#### Stated goal
Only the lines from the one containing "near_wall();" through the one containing "points = [vertex.co" are wanted. Give them again exactly, both ends included.

#### Data for the task

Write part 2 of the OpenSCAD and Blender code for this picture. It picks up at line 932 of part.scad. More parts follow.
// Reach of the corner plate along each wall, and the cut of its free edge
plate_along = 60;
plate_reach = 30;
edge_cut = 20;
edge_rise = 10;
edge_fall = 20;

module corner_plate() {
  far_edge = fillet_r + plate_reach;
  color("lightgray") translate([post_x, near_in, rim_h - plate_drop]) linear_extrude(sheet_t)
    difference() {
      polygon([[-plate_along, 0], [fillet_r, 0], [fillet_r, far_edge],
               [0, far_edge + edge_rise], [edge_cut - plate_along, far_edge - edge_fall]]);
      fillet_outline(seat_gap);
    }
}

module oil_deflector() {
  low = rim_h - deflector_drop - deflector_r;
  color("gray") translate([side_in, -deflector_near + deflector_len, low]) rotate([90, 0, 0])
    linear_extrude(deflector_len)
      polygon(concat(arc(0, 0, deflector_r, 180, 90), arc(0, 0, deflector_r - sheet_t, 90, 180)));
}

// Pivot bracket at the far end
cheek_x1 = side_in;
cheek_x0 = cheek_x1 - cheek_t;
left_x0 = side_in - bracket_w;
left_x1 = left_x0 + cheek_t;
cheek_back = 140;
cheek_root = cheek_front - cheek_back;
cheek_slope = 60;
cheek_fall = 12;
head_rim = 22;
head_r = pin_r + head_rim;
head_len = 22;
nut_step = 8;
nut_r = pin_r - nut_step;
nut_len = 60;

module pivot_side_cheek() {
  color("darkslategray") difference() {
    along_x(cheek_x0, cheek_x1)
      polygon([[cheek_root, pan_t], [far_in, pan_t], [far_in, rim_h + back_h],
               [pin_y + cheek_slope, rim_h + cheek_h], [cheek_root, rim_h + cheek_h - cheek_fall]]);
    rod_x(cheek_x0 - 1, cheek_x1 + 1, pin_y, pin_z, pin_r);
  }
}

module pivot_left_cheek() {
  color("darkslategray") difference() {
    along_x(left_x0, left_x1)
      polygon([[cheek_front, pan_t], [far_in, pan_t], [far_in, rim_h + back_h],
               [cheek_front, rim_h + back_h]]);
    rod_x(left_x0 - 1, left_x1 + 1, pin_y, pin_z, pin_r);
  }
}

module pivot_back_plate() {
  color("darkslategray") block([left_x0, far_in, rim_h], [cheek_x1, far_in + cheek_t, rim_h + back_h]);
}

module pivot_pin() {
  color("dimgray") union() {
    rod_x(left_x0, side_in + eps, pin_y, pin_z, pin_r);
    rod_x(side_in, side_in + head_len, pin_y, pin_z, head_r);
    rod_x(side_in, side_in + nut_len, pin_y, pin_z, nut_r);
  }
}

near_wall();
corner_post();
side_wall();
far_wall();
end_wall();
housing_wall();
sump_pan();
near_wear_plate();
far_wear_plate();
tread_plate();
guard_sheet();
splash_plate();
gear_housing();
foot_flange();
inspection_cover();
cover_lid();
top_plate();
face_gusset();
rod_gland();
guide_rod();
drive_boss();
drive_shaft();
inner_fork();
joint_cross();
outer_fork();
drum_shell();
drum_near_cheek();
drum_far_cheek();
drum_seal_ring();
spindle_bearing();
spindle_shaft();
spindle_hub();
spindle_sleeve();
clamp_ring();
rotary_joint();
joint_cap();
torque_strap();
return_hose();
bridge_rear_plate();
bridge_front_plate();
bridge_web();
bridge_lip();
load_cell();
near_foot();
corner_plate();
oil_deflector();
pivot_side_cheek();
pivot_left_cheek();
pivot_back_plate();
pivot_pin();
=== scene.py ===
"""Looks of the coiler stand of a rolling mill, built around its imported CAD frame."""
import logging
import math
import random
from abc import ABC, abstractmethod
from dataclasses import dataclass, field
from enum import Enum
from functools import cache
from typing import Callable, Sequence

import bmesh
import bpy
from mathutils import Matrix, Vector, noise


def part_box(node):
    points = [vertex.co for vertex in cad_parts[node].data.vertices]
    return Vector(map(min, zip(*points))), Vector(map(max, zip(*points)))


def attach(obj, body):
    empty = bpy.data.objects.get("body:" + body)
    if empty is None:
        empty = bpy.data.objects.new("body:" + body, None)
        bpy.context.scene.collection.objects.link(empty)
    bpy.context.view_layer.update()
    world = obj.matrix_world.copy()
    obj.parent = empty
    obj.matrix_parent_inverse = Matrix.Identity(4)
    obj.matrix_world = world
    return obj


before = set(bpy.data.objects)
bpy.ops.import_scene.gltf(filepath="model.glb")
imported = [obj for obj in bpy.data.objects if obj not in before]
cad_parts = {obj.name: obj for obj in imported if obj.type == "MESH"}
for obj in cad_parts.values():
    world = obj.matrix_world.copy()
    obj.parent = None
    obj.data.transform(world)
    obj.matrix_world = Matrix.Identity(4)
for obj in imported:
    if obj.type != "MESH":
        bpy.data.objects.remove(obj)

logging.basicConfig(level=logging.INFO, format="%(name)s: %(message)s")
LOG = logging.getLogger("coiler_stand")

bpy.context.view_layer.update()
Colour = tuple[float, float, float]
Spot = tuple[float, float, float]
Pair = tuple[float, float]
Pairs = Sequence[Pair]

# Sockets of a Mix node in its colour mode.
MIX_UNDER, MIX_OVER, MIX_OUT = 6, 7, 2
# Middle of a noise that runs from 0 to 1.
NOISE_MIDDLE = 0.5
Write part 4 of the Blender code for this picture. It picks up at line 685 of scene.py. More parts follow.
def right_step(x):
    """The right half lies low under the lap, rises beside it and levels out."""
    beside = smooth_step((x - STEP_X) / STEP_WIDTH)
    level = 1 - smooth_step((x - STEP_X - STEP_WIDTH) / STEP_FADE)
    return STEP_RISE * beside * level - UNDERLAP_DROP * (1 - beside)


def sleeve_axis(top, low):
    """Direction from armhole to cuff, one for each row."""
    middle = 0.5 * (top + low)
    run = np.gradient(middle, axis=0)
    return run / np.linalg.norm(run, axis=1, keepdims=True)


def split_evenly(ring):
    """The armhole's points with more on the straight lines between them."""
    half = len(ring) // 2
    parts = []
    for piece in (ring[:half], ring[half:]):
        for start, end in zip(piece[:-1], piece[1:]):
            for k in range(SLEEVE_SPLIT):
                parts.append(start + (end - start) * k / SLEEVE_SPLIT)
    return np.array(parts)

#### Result
near_wall();
corner_post();
side_wall();
far_wall();
end_wall();
housing_wall();
sump_pan();
near_wear_plate();
far_wear_plate();
tread_plate();
guard_sheet();
splash_plate();
gear_housing();
foot_flange();
inspection_cover();
cover_lid();
top_plate();
face_gusset();
rod_gland();
guide_rod();
drive_boss();
drive_shaft();
inner_fork();
joint_cross();
outer_fork();
drum_shell();
drum_near_cheek();
drum_far_cheek();
drum_seal_ring();
spindle_bearing();
spindle_shaft();
spindle_hub();
spindle_sleeve();
clamp_ring();
rotary_joint();
joint_cap();
torque_strap();
return_hose();
bridge_rear_plate();
bridge_front_plate();
bridge_web();
bridge_lip();
load_cell();
near_foot();
corner_plate();
oil_deflector();
pivot_side_cheek();
pivot_left_cheek();
pivot_back_plate();
pivot_pin();
=== scene.py ===
"""Looks of the coiler stand of a rolling mill, built around its imported CAD frame."""
import logging
import math
import random
from abc import ABC, abstractmethod
from dataclasses import dataclass, field
from enum import Enum
from functools import cache
from typing import Callable, Sequence

import bmesh
import bpy
from mathutils import Matrix, Vector, noise


def part_box(node):
    points = [vertex.co for vertex in cad_parts[node].data.vertices]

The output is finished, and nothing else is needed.